The founder of the internet’s most dangerous site: From its effect on the world, 8chan could be ranked as one of the internet’s most dangerous sites. Some have even compared it to terrorist groups like Al-Qaeda or ISIS. Fredrick Brennan, 8chan’s founder, was born with a profound disability and shuttled in and out of foster care. His creation of the site was born from a need to find community in loneliness. 8chan is considered a monster, but its creator had no idea what it would become. At the time, he was just a kid. (Tortoise Media)
“Anonymity makes people reveal themselves, but because there are other anonymous users – not just one person in a black box – it also changes what they reveal.”
Hollywood’s powerhouse: Margot Robbie entered Hollywood being typecast. She played a gold-digging beauty in The Wolf of Wall Street and went on to explain mortgage bonds from a bubble bath in The Big Short. Needless to say, she wanted much more from her career, and ‘glamorous movie star’ isn’t exactly her vibe. She recently developed and pitched Birds of Prey, an R-rated, female-led superhero action film — and she’s only getting started. (Vogue)
“She doesn’t seem to have resistance. She’s very powerful in how she approaches her life and her work.”

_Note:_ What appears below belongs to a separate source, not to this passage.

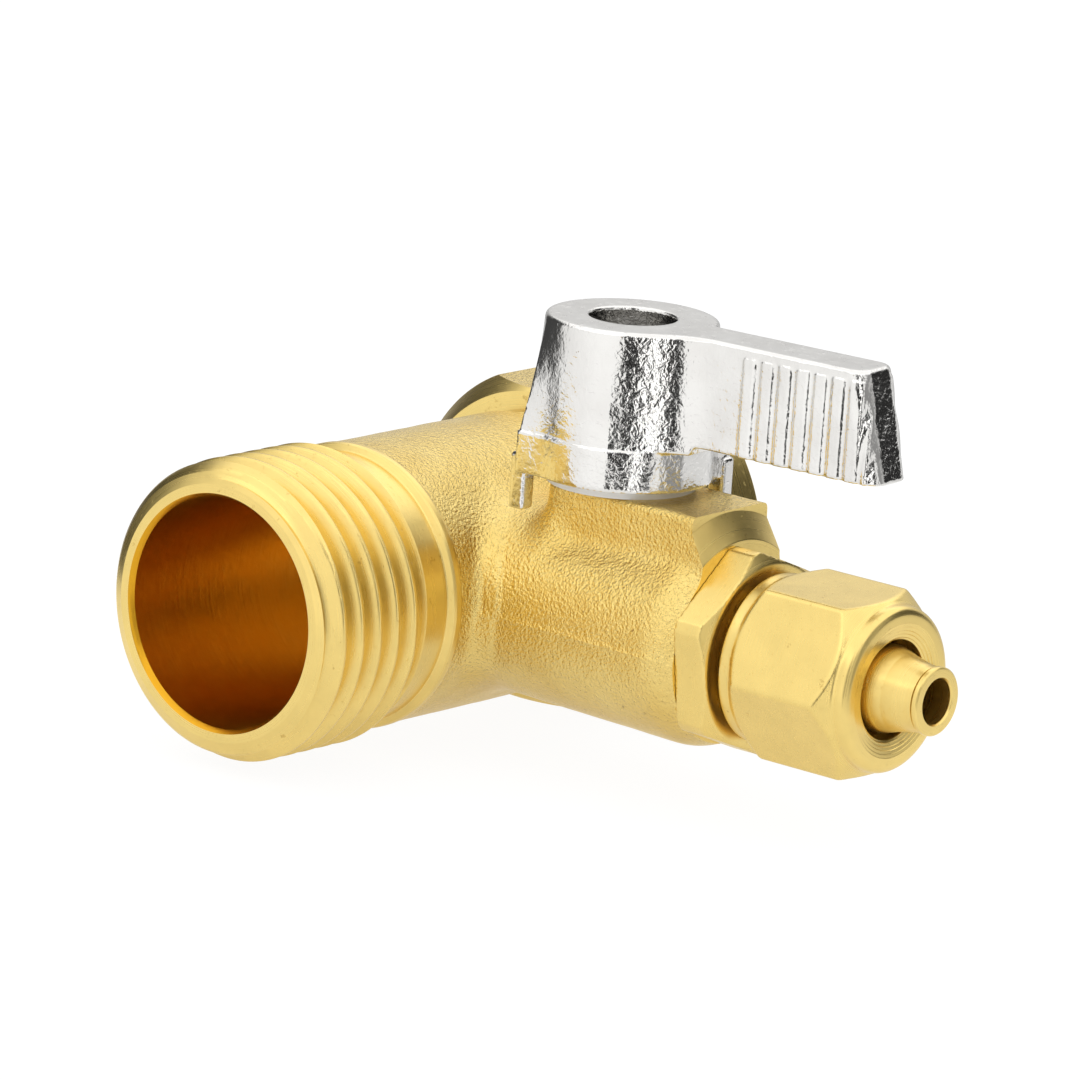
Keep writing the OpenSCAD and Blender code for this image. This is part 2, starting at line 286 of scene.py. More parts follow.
def box_shape(lo, hi):
    v = np.array([[(lo, hi)[i][0], (lo, hi)[j][1], (lo, hi)[k][2]] for i in (0, 1) for j in (0, 1) for k in (0, 1)], float)
    return v, [(0, 1, 3, 2), (4, 6, 7, 5), (0, 4, 5, 1), (2, 3, 7, 6), (0, 2, 6, 4), (1, 5, 7, 3)]


# ---------------------------------------------------------------- mesh objects
def make(name, shape, mats, slot_index=0):
    v, f = shape
    mesh = bpy.data.meshes.new(name)
    mesh.from_pydata((np.asarray(v, float)).tolist(), [], [tuple(int(i) for i in q) for q in f])
    for m in mats:
        mesh.materials.append(m)
    bm = bmesh.new()
    bm.from_mesh(mesh)
    bmesh.ops.recalc_face_normals(bm, faces=bm.faces)
    for face in bm.faces:
        face.material_index = slot_index
    bm.to_mesh(mesh)
    bm.free()
    o = bpy.data.objects.new(name, mesh)
    bpy.context.scene.collection.objects.link(o)
    return o


def combine(a, b, how):
    """boolean of two closed solids in millimetres; b is used up"""
    m = a.modifiers.new("cut", "BOOLEAN")
    m.operation, m.solver, m.object = how, "MANIFOLD", b
    m.material_mode = "INDEX"
    bpy.context.view_layer.update()
    done = bpy.data.meshes.new_from_object(a.evaluated_get(bpy.context.evaluated_depsgraph_get()))
    a.modifiers.clear()
    old = a.data
    a.data = done
    bpy.data.meshes.remove(old)
    mesh = b.data
    bpy.data.objects.remove(b)
    bpy.data.meshes.remove(mesh)
    if len(a.data.polygons) == 0:
        raise RuntimeError(f"nothing is left of {a.name} after {how}")
    return a


def vertex_normals(mesh):
    n = np.empty(len(mesh.vertices) * 3, np.float32)
    mesh.vertex_normals.foreach_get("vector", n)
    return n.reshape(-1, 3).astype(float)


def coords(mesh):
    co = np.empty(len(mesh.vertices) * 3, np.float32)
    mesh.vertices.foreach_get("co", co)
    return co.reshape(-1, 3).astype(float)


def finish_piece(o, body, nodes, sharp=32):
    """millimetres to metres, smooth shading with crisp edges, then onto its body"""
    bm = bmesh.new()
    bm.from_mesh(o.data)
    bmesh.ops.remove_doubles(bm, verts=bm.verts, dist=0.0015)
    bmesh.ops.dissolve_degenerate(bm, edges=bm.edges, dist=0.0008)
    bmesh.ops.scale(bm, vec=(MM, MM, MM), verts=bm.verts)
    limit = math.radians(sharp)
    for face in bm.faces:
        face.smooth = True
    for e in bm.edges:
        e.smooth = not (len(e.link_faces) == 2 and e.calc_face_angle(0) > limit)
    bm.to_mesh(o.data)
    bm.free()
    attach(o, body)
    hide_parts(*nodes)
    return o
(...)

The soccer star’s greatest heartbreak: Megan Rapinoe, co-captain and star midfielder for the U.S. women's national soccer team, worshipped her older brother Brian. "He played left wing, so I played left wing. He wore No. 7; I wore No. 7. He got a bowl cut, so I did too," she says. But their paths diverged in very serious ways. At age 15, Megan started traveling the world for soccer matches. At 15, Brian brought meth to school & has since spent more than half of his adult life incarcerated. "I was her hero, but now — there's no question — she is mine,” he says. (ESPN)
“When the game is over and the ruckus has died down, I'm sitting in my cell. I'm not there to give her a hug, I'm not there to witness it. What the f--- am I doing with my life?"
COMPANIES TO WATCH.
The Facebook of fitness: Strava used to be the social network for hard-core athletes who very much cared about their “suffer score.” But now, the company wants to attract yoga practitioners and Peloton fanatics too. Why? Strava is positioning itself as a fitness tracker, a workout calendar, an activity feed, and a workout message board — AKA “the next great sports brand of the 21st century.” The company has lofty goals, but can it grow big enough and fast enough—and become rich enough in the process—to reach them? (Outside Magazine)

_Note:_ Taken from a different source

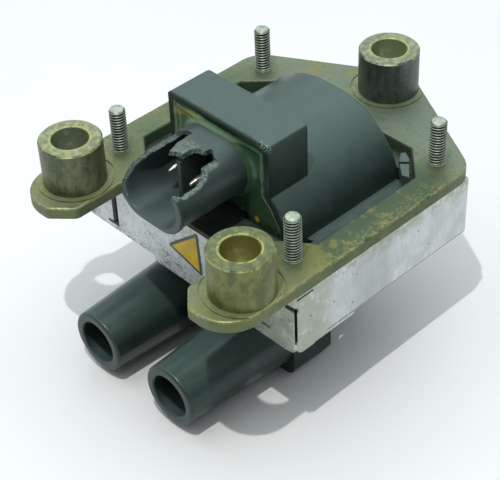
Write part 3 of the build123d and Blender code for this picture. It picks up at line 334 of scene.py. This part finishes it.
def plastic_material(name, base, light, rough, dust_and_top_light, broken=False):
    g = Graph(name)
    cloud = g.noise(8.0, 4.0, 0.55)
    color = g.mix(g.step(cloud, 0.35, 0.7), base, light)
    # a thin paler film on the faces that look up, weaker low down: partly dust, partly painted light on the
    # upper faces
    film = g.mul(g.step(g.nz, 0.25, 1.0), g.step(g.noise(5.0, 4.0, 0.6), 0.1, 0.75, 0.75, 1.0))
    film = g.mul(film, g.step(g.z, -24.0, -12.0, 0.75, 1.0))
    color = g.mix(g.mul(film, dust_and_top_light), color, (0.095, 0.150, 0.140))
    grime = g.step(g.noise(1.0, 5.0, 0.7), 0.58, 0.80)
    color = g.mix(g.mul(grime, 0.2), color, (0.10, 0.14, 0.12))
    specks = g.math("MAXIMUM", g.specks(2.1, 0.12, 0.30), g.specks(0.9, 0.13, 0.10))
    color = g.mix(g.mul(specks, 0.5), color, (0.34, 0.42, 0.36))
    height = g.add(g.noise(0.35, 3.0, 0.6), g.mul(g.noise(2.5, 3.0, 0.5), 0.8))
    strength = 0.12
    if broken:
        # the broken wall shows between its inner and outer skins, rough and paler than the moulded faces
        side = g.math("MAXIMUM", g.sub(g.math("ABSOLUTE", g.x), SHROUD_CX), 0.0)
        rise = g.sub(g.z, SHROUD_Z)
        reach = g.math("SQRT", g.add(g.mul(side, side), g.mul(rise, rise)))
        inner = SHROUD_R - SHROUD_WALL
        skin = g.step(reach, SHROUD_R - 0.16, SHROUD_R - 0.34)
        core = g.mul(g.step(reach, inner + 0.05, inner + 0.2), skin)
        break_zone = g.mul(core, g.mul(g.step(g.y, -38.9, -38.4), g.step(g.z, 5.6, 6.4)))
        flap = g.mul(g.step(g.x, -4.4, -3.4), g.step(g.x, 2.2, 1.2))
        flap = g.mul(flap, g.mul(g.step(g.y, -24.4, -25.4), g.step(g.z, 14.5, 15.3)))
        broke = g.math("MAXIMUM", break_zone, g.mul(flap, g.step(g.noise(1.2, 3.0, 0.6), 0.35, 0.5)))
        grain = g.noise(0.5, 5.0, 0.75)
        chalk = g.mix(g.step(grain, 0.38, 0.62), (0.045, 0.070, 0.055), (0.17, 0.22, 0.18))
        pale = g.step(g.x, -3.5, 0.0, 0.3, 0.9)
        color = g.mix(g.mul(broke, pale), color, chalk)
        height = g.add(height, g.mul(g.mul(broke, grain), 5.0))
        strength = 0.3
    else:
        color = case_rim(g, color)
    normal = g.bump(height, strength, 0.05)
    gloss = g.step(cloud, 0.3, 0.7, rough[0], rough[1])
    return g.finish(color, gloss, 0.0, normal, Specular_Tint=(0.82, 1.0, 0.95))


def case_rim(g, color):
    """Dark mottled front rim of the open block and the crumbs of flash at its right corner."""
    ragged = g.add(g.y, g.mul(g.noise(0.9, 4.0, 0.7), 1.4))
    rim = g.mul(g.step(ragged, -16.65, -17.0), g.step(g.z, 2.0, 4.0))
    color = g.mix(g.mul(rim, 0.9), color, (0.010, 0.020, 0.012))
    corner = g.mul(g.step(g.x, 12.3, 13.4), g.mul(g.step(g.y, -17.0, -17.5), g.step(g.z, 18.2, 19.0)))
    crumbs = g.mul(corner, g.step(g.cells(0.42), 0.42, 0.25))
    return g.mix(g.mul(crumbs, 0.8), color, (0.42, 0.50, 0.44))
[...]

“As the quip goes: if it’s not on Strava, it didn’t happen.”
The secretive data-driven investment firm: When quant shop Two Sigma launched, it set up more like a tech company than a financial services firm. It hired people with master’s degrees in data science, not MBAs. Two Sigma aimed to be a technology and engineering firm competing with the likes of fledgling internet titans like Google and Amazon and not Wall Street giants like Goldman Sachs. Here’s the story on the $60 billion quant powerhouse’s early days. (Institutional Investor)
“The reality is that most people who set out to do quantitative investing fail. The ones who succeed are the exception.”

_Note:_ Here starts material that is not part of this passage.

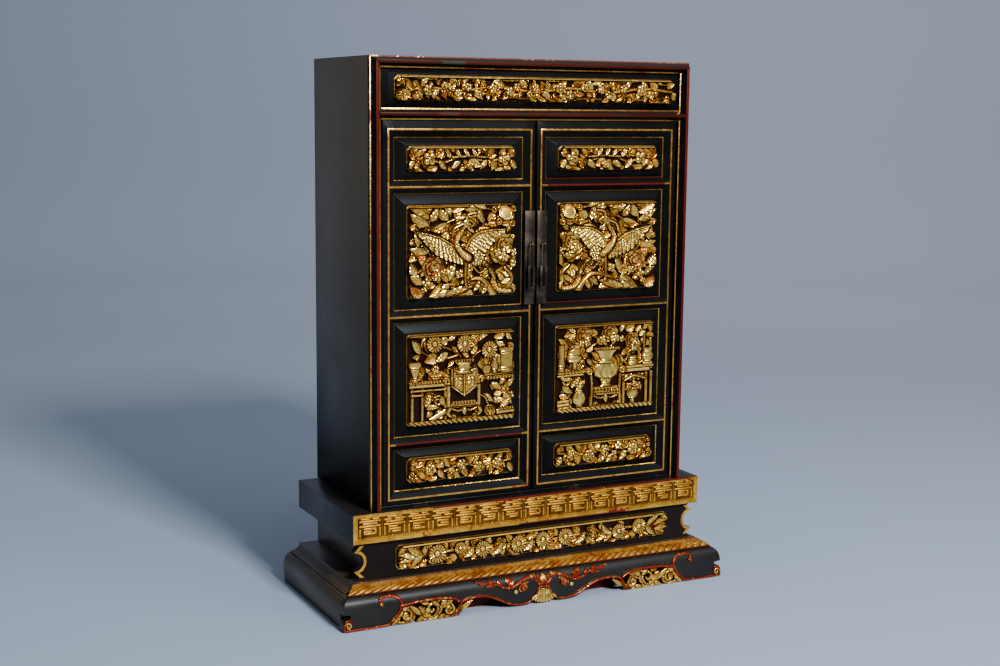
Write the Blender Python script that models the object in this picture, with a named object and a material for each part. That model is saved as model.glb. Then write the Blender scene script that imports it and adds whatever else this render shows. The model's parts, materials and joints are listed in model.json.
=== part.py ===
"""Altar cabinet in black and red lacquer with gilt carving: two framed doors on a moulded base.

Metres, +Z up, the front faces -Y. The origin is the middle of the footprint, on the surface
that the cabinet stands on.
"""
import math

import bmesh
import bpy
from mathutils import Vector
from mathutils.geometry import delaunay_2d_cdt

# Clearances
FIT = 0.0003
DOOR_CLEARANCE = 0.0008
DOOR_MEETING_GAP = 0.0015

# Body: a case of boards with a moulded frame in front
BODY_WIDTH = 0.390
BODY_DEPTH = 0.168
BODY_HEIGHT = 0.481
SIDE_THICKNESS = 0.0120
TOP_THICKNESS = 0.0100
BACK_THICKNESS = 0.0080
FLOOR_THICKNESS = 0.0035

# Frame moulding: gold edges, black slopes and a flat red ridge
FRAME_WIDTH = 0.0122
FRAME_PROUD = 0.0080
FRAME_LIP = 0.0040
FRAME_GOLD_EDGE = 0.0014
FRAME_RIDGE_WIDTH = 0.0034

# Frieze between the top rail and the middle rail
FRIEZE_HEIGHT = 0.0412
FRIEZE_PANEL_THICKNESS = 0.0090
FRIEZE_BEVEL_SIDE = 0.0085
FRIEZE_BEVEL_TOP = 0.0050
FRIEZE_FIELD_RAISE = 0.0040
FRIEZE_MARGIN_SIDE = 0.0040
FRIEZE_MARGIN_TOP = 0.0028
FRIEZE_CARVING_SHIFT = 0.0025
FRIEZE_BLOSSOMS = 9

# Doors: a flat border, a gold bead, then slopes down to four sunk openings each
DOOR_THICKNESS = 0.0130
DOOR_SET_BACK = 0.0015
DOOR_BORDER_HINGE = 0.0072
DOOR_BORDER_MEETING = 0.0046
DOOR_BORDER_TOP = 0.0083
DOOR_BORDER_BOTTOM = 0.0048
DOOR_HINGE_CHAMFER = 0.0025
DOOR_MEETING_CHAMFER = 0.0008
BEAD_WIDTH = 0.0018
BEAD_PROUD = 0.0012
SLOPE_EDGE = 0.0078
SLOPE_RAIL = 0.0066
SLOPE_DEPTH = 0.0045
SMALL_OPENING_HEIGHT = 0.0440
PIVOT_FROM_EDGE = 0.0065
PIVOT_FROM_FACE = 0.0050

# Fielded door panels and the carved blocks on them
PANEL_THICKNESS = 0.0072
PANEL_FIELD_RAISE = 0.0042
PANEL_BEVEL = 0.0100
SMALL_PANEL_BEVEL = 0.0066
PANEL_MARGIN = 0.0022
CARVING_DEPTH = 0.0085
CARVING_GROUND = 0.0024

# Door hardware
PLATE_WIDTH = 0.0122
PLATE_HEIGHT = 0.1030
PLATE_THICKNESS = 0.0012
PLATE_CENTRE_HEIGHT = 0.2662
EYE_RADIUS = 0.0031
EYE_HOLE_RADIUS = 0.0017
EYE_THICKNESS = 0.0014
EYE_PROUD = 0.0046
EYE_RISE = 0.0150
EYE_SHANK_SHARE = 0.45
EYE_SIDES = 10
EYE_HOLE_SIDES = 8
PULL_LENGTH = 0.0510
PULL_WIDTH = 0.0052
PULL_TAB_WIDTH = 0.0088
PULL_TAB_LENGTH = 0.0255
PULL_THICKNESS = 0.0015
PULL_PIN = 0.0014
PULL_SLOT_WIDTH = 0.0027
PULL_FOOT_BAR = 0.0036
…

The rent-a-friend company combating loneliness: Well, here’s a bizarre cure for the loneliness epidemic — a company that lets you rent friends. RentAFriend is a site where members can peruse the profiles of potential ‘friends for hire’ and ultimately choose someone they’d pay to hang out for a day. It’s an interesting idea, but I can’t imagine forming a true friendship when one person is being paid by the hour to be there. (Vox)
“I was also constantly conscious that this was a person whose company I was paying for, and the feelings that realization provoked were not normal friendship feelings.”